----- Dataset section

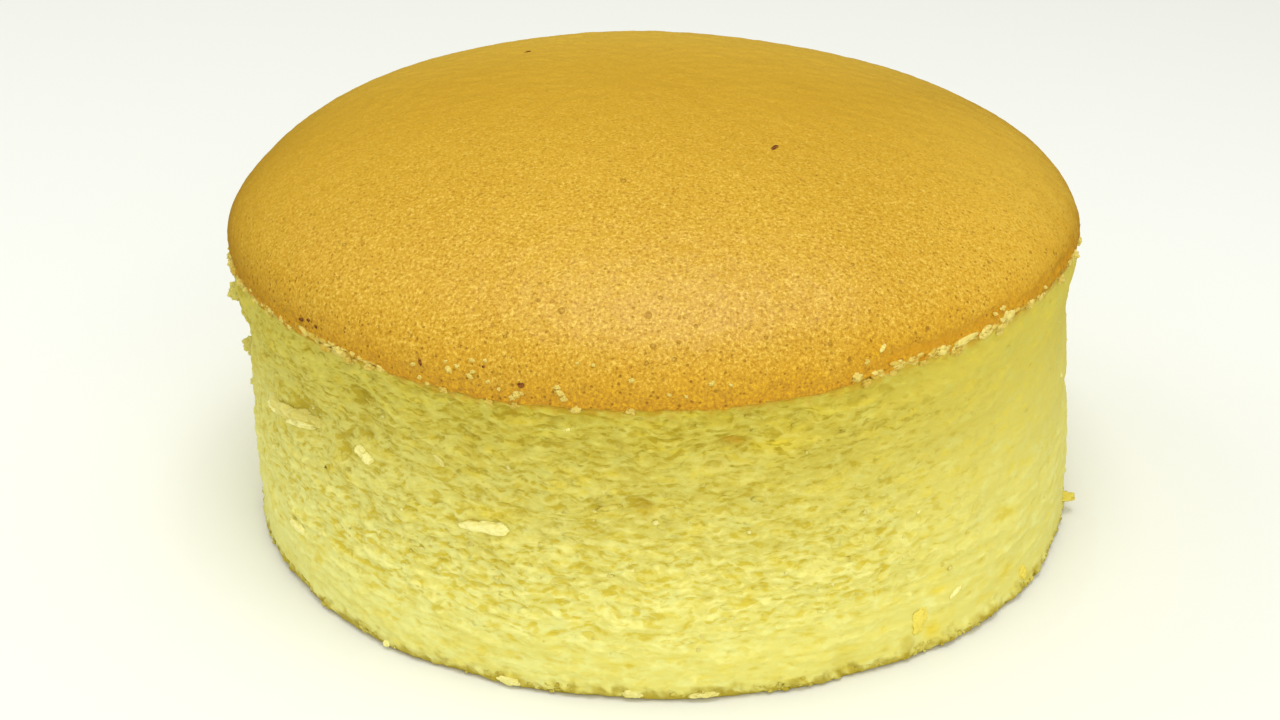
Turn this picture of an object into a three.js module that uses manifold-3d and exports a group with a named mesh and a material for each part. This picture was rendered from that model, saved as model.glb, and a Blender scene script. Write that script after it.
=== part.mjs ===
// Cotton sponge cake: one uncut, pan-baked round of pale sponge under a browned crust.
// Millimetres, +Z up. The front of the cake is -Y and its left side is -X.
// It stands on z = 0 with the middle of its outline over the origin.
// An azimuth is measured from the front, positive towards the right.

import * as THREE from "three";
import * as BufferGeometryUtils from "three/addons/utils/BufferGeometryUtils.js";
import Module from "manifold-3d";

// Driving dimensions

const PAN_RADIUS = 90.2; // the round pan that gave the foot its size
const NECK_RADIUS = 87.8; // the wall draws in here as the cake cools
const NECK_HEIGHT = 43.6;
const TAPER_START = 5; // the wall is upright below this height
const EAVE_RADIUS = 89.8; // the wall flares out again to meet the crust
const EAVE_HEIGHT = 61.5;
const CRUST_RADIUS = 90.1; // the widest ring of the crust
const CRUST_HEIGHT = 62.6;
const DOME_RISE = 31.6;
const DOME_FULLNESS = 1.96; // 2 is a true ellipse, less is more pointed

const FOOT_FLAT_RADIUS = 89.0; // the flat underside
const FOOT_ROUND = 1.8; // height of the rolled lower edge
const FOOT_OVAL = { depth: 1.1, widestAt: -14, fadeHeight: 44 }; // the foot isn't quite round
const EAVE_GROOVE = 0.5; // shallow groove where the wall meets the crust

const BASE_SHIFT = 0.8; // sideways place of the foot's centre
const CRUST_SHIFT = -1.95; // the cake leans to its left as it rises
const PEAK_SHIFT = -7.3; // the dome's top lies further left

const SEGMENTS = 144;
const FOOT_ROWS = 2;
const WALL_ROWS = 19;
const LIP_ROWS = 1;
const DOME_ROWS = 11;

// Height of the crust's lower edge against EAVE_HEIGHT, as [azimuth in degrees, millimetres]

const EDGE_WAVE_START = 12; // the wall below this height isn't stretched by the wave
const RIM_HOLD = 6; // how closely the wave keeps to the rim of the dome
const EDGE_WAVE = [
  [-180, 0.0],
  [-140, -0.8],
  [-100, -2.4],
  [-72, 1.2],
  [-45, 1.3],
  [-18, -0.5],
  [4, 0.1],
  [18, 0.8],
  [34, 3.3],
  [65, 5.0],
  [95, 3.6],
  [120, 3.2],
  [150, 1.3],
];

// Relief of the torn wall: cells around the cake, height of a cell, depth in millimetres

const SWELL = { around: 9, rise: 34, depth: 0.3, seed: 11 };
const TEARS = { around: 44, rise: 5.8, depth: 0.9, steepness: 2.2, seed: 23 };
const FOOT_CHIPS = { around: 52, rise: 30, depth: 0.5, top: 5, seed: 37 };
const DOME_SWELL = { cell: 31, depth: 0.35, fade: 12, cells: 1024, seed: 41 };

// Where the wall tore least: azimuth and spread in degrees, and the share of relief lost

const CALM_SIDES = [
  { azimuth: 70, spread: 24, loss: 0.6 },
  { azimuth: -84, spread: 14, loss: 0.4 },
];
const CALM_FOOT = { share: 0.35, low: 6, high: 26 }; // heights between which the tears set in
const CALM_EAVE = 7; // the tears fade over this height below the crust

// Hollows in the wall: azimuth in degrees, then height, half width, half height and depth

const HOLLOWS = [
  { azimuth: 9.7, height: 53.0, halfWidth: 2.6, halfHeight: 1.7, depth: 1.3 },
  { azimuth: 8.2, height: 49.6, halfWidth: 5.2, halfHeight: 3.0, depth: 0.9 },
  { azimuth: -1.7, height: 40.5, halfWidth: 2.6, halfHeight: 1.7, depth: 1.1 },
  { azimuth: -8.4, height: 35.4, halfWidth: 3.2, halfHeight: 1.6, depth: 0.8 },
  { azimuth: 14.6, height: 35.2, halfWidth: 5.4, halfHeight: 1.8, depth: 0.9 },
  { azimuth: -43.0, height: 40.4, halfWidth: 2.8, halfHeight: 2.4, depth: 1.1 },
  { azimuth: -39.3, height: 52.2, halfWidth: 4.6, halfHeight: 2.2, depth: 1.0 },
  { azimuth: -52.0, height: 42.2, halfWidth: 9.5, halfHeight: 1.9, depth: 1.0 },
  { azimuth: 22.9, height: 3.4, halfWidth: 3.0, halfHeight: 3.0, depth: 1.2 },
  { azimuth: 151, height: 44, halfWidth: 6.0, halfHeight: 2.2, depth: 1.0 },
  { azimuth: -136, height: 31, halfWidth: 4.6, halfHeight: 2.0, depth: 1.0 },
  { azimuth: 104, height: 24, halfWidth: 5.0, halfHeight: 2.0, depth: 0.9 },
];

// Flakes that stand off the wall: azimuth in degrees, then height, length, rise,
// thickness, and slant in degrees, positive where the right-hand end is the higher

const FLAKES = [
  { azimuth: -61.5, height: 37.6, length: 13.0, rise: 3.0, thickness: 2.0, slant: 4 },
  { azimuth: -53.4, height: 38.2, length: 12.0, rise: 3.4, thickness: 2.2, slant: -3 },
  { azimuth: -38.6, height: 40.9, length: 3.4, rise: 2.6, thickness: 3.0, slant: -30 },
  { azimuth: -21.6, height: 32.7, length: 11.4, rise: 2.2, thickness: 2.4, slant: -2 },
  { azimuth: -55.7, height: 14.8, length: 4.6, rise: 2.2, thickness: 1.8, slant: 8 },
  { azimuth: -75.0, height: 54.0, length: 3.4, rise: 4.4, thickness: 4.2, slant: 20 },
  { azimuth: -76.0, height: 41.6, length: 3.4, rise: 3.6, thickness: 4.0, slant: -15 },
  { azimuth: 33.9, height: 14.9, length: 4.4, rise: 3.0, thickness: 1.8, slant: 12 },
  { azimuth: 25.6, height: 3.6, length: 4.6, rise: 3.2, thickness: 2.6, slant: 0 },
  { azimuth: 80.0, height: 5.4, length: 4.4, rise: 1.8, thickness: 7.1, slant: 6 },
  { azimuth: 128, height: 36.0, length: 9.0, rise: 2.4, thickness: 2.4, slant: 3 },
  { azimuth: -160, height: 47.0, length: 7.0, rise: 2.6, thickness: 2.6, slant: -6 },
  { azimuth: -112, height: 22.0, length: 8.0, rise: 2.2, thickness: 2.2, slant: 2 },
];

// Crumbs of torn skin that cling along the crust's lower edge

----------

> [What is being asked] Word for word, quote all of the data above.

> [Solution for this exercise]
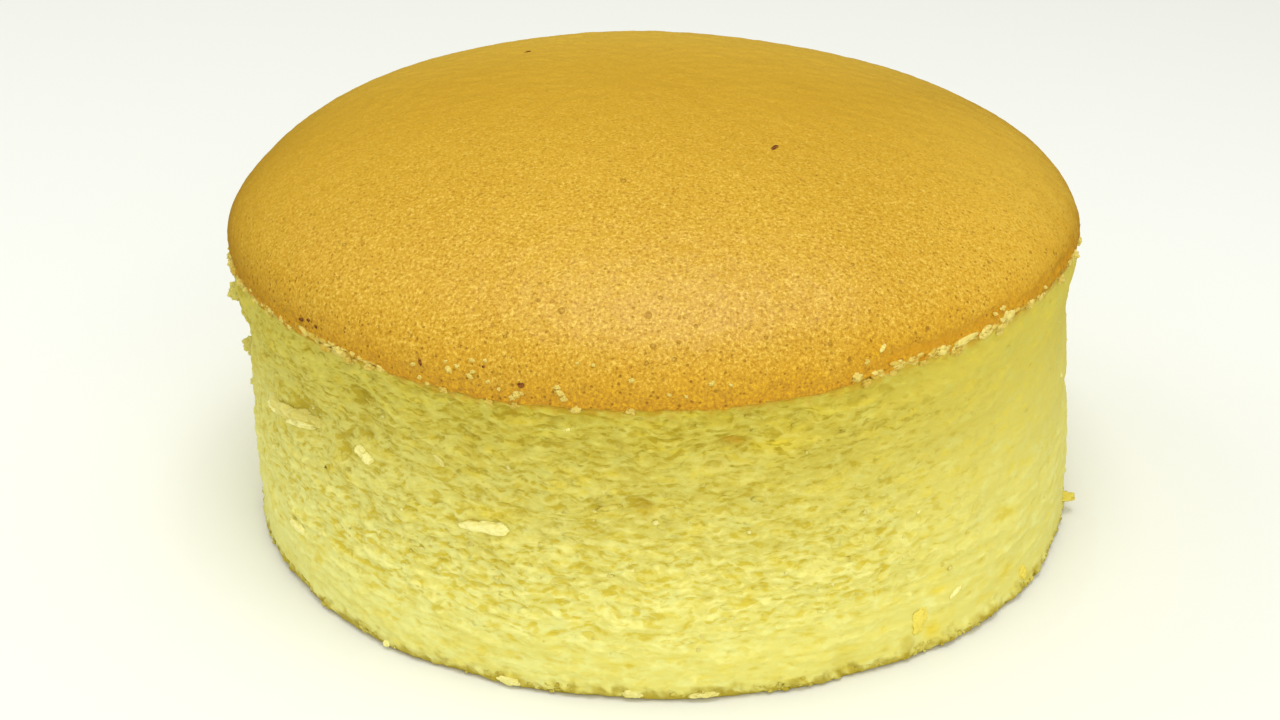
Turn this picture of an object into a three.js module that uses manifold-3d and exports a group with a named mesh and a material for each part. This picture was rendered from that model, saved as model.glb, and a Blender scene script. Write that script after it.
=== part.mjs ===
// Cotton sponge cake: one uncut, pan-baked round of pale sponge under a browned crust.
// Millimetres, +Z up. The front of the cake is -Y and its left side is -X.
// It stands on z = 0 with the middle of its outline over the origin.
// An azimuth is measured from the front, positive towards the right.

import * as THREE from "three";
import * as BufferGeometryUtils from "three/addons/utils/BufferGeometryUtils.js";
import Module from "manifold-3d";

// Driving dimensions

const PAN_RADIUS = 90.2; // the round pan that gave the foot its size
const NECK_RADIUS = 87.8; // the wall draws in here as the cake cools
const NECK_HEIGHT = 43.6;
const TAPER_START = 5; // the wall is upright below this height
const EAVE_RADIUS = 89.8; // the wall flares out again to meet the crust
const EAVE_HEIGHT = 61.5;
const CRUST_RADIUS = 90.1; // the widest ring of the crust
const CRUST_HEIGHT = 62.6;
const DOME_RISE = 31.6;
const DOME_FULLNESS = 1.96; // 2 is a true ellipse, less is more pointed

const FOOT_FLAT_RADIUS = 89.0; // the flat underside
const FOOT_ROUND = 1.8; // height of the rolled lower edge
const FOOT_OVAL = { depth: 1.1, widestAt: -14, fadeHeight: 44 }; // the foot isn't quite round
const EAVE_GROOVE = 0.5; // shallow groove where the wall meets the crust

const BASE_SHIFT = 0.8; // sideways place of the foot's centre
const CRUST_SHIFT = -1.95; // the cake leans to its left as it rises
const PEAK_SHIFT = -7.3; // the dome's top lies further left

const SEGMENTS = 144;
const FOOT_ROWS = 2;
const WALL_ROWS = 19;
const LIP_ROWS = 1;
const DOME_ROWS = 11;

// Height of the crust's lower edge against EAVE_HEIGHT, as [azimuth in degrees, millimetres]

const EDGE_WAVE_START = 12; // the wall below this height isn't stretched by the wave
const RIM_HOLD = 6; // how closely the wave keeps to the rim of the dome
const EDGE_WAVE = [
  [-180, 0.0],
  [-140, -0.8],
  [-100, -2.4],
  [-72, 1.2],
  [-45, 1.3],
  [-18, -0.5],
  [4, 0.1],
  [18, 0.8],
  [34, 3.3],
  [65, 5.0],
  [95, 3.6],
  [120, 3.2],
  [150, 1.3],
];

// Relief of the torn wall: cells around the cake, height of a cell, depth in millimetres

const SWELL = { around: 9, rise: 34, depth: 0.3, seed: 11 };
const TEARS = { around: 44, rise: 5.8, depth: 0.9, steepness: 2.2, seed: 23 };
const FOOT_CHIPS = { around: 52, rise: 30, depth: 0.5, top: 5, seed: 37 };
const DOME_SWELL = { cell: 31, depth: 0.35, fade: 12, cells: 1024, seed: 41 };

// Where the wall tore least: azimuth and spread in degrees, and the share of relief lost

const CALM_SIDES = [
  { azimuth: 70, spread: 24, loss: 0.6 },
  { azimuth: -84, spread: 14, loss: 0.4 },
];
const CALM_FOOT = { share: 0.35, low: 6, high: 26 }; // heights between which the tears set in
const CALM_EAVE = 7; // the tears fade over this height below the crust

// Hollows in the wall: azimuth in degrees, then height, half width, half height and depth

const HOLLOWS = [
  { azimuth: 9.7, height: 53.0, halfWidth: 2.6, halfHeight: 1.7, depth: 1.3 },
  { azimuth: 8.2, height: 49.6, halfWidth: 5.2, halfHeight: 3.0, depth: 0.9 },
  { azimuth: -1.7, height: 40.5, halfWidth: 2.6, halfHeight: 1.7, depth: 1.1 },
  { azimuth: -8.4, height: 35.4, halfWidth: 3.2, halfHeight: 1.6, depth: 0.8 },
  { azimuth: 14.6, height: 35.2, halfWidth: 5.4, halfHeight: 1.8, depth: 0.9 },
  { azimuth: -43.0, height: 40.4, halfWidth: 2.8, halfHeight: 2.4, depth: 1.1 },
  { azimuth: -39.3, height: 52.2, halfWidth: 4.6, halfHeight: 2.2, depth: 1.0 },
  { azimuth: -52.0, height: 42.2, halfWidth: 9.5, halfHeight: 1.9, depth: 1.0 },
  { azimuth: 22.9, height: 3.4, halfWidth: 3.0, halfHeight: 3.0, depth: 1.2 },
  { azimuth: 151, height: 44, halfWidth: 6.0, halfHeight: 2.2, depth: 1.0 },
  { azimuth: -136, height: 31, halfWidth: 4.6, halfHeight: 2.0, depth: 1.0 },
  { azimuth: 104, height: 24, halfWidth: 5.0, halfHeight: 2.0, depth: 0.9 },
];

// Flakes that stand off the wall: azimuth in degrees, then height, length, rise,
// thickness, and slant in degrees, positive where the right-hand end is the higher

const FLAKES = [
  { azimuth: -61.5, height: 37.6, length: 13.0, rise: 3.0, thickness: 2.0, slant: 4 },
  { azimuth: -53.4, height: 38.2, length: 12.0, rise: 3.4, thickness: 2.2, slant: -3 },
  { azimuth: -38.6, height: 40.9, length: 3.4, rise: 2.6, thickness: 3.0, slant: -30 },
  { azimuth: -21.6, height: 32.7, length: 11.4, rise: 2.2, thickness: 2.4, slant: -2 },
  { azimuth: -55.7, height: 14.8, length: 4.6, rise: 2.2, thickness: 1.8, slant: 8 },
  { azimuth: -75.0, height: 54.0, length: 3.4, rise: 4.4, thickness: 4.2, slant: 20 },
  { azimuth: -76.0, height: 41.6, length: 3.4, rise: 3.6, thickness: 4.0, slant: -15 },
  { azimuth: 33.9, height: 14.9, length: 4.4, rise: 3.0, thickness: 1.8, slant: 12 },
  { azimuth: 25.6, height: 3.6, length: 4.6, rise: 3.2, thickness: 2.6, slant: 0 },
  { azimuth: 80.0, height: 5.4, length: 4.4, rise: 1.8, thickness: 7.1, slant: 6 },
  { azimuth: 128, height: 36.0, length: 9.0, rise: 2.4, thickness: 2.4, slant: 3 },
  { azimuth: -160, height: 47.0, length: 7.0, rise: 2.6, thickness: 2.6, slant: -6 },
  { azimuth: -112, height: 22.0, length: 8.0, rise: 2.2, thickness: 2.2, slant: 2 },
];

// Crumbs of torn skin that cling along the crust's lower edge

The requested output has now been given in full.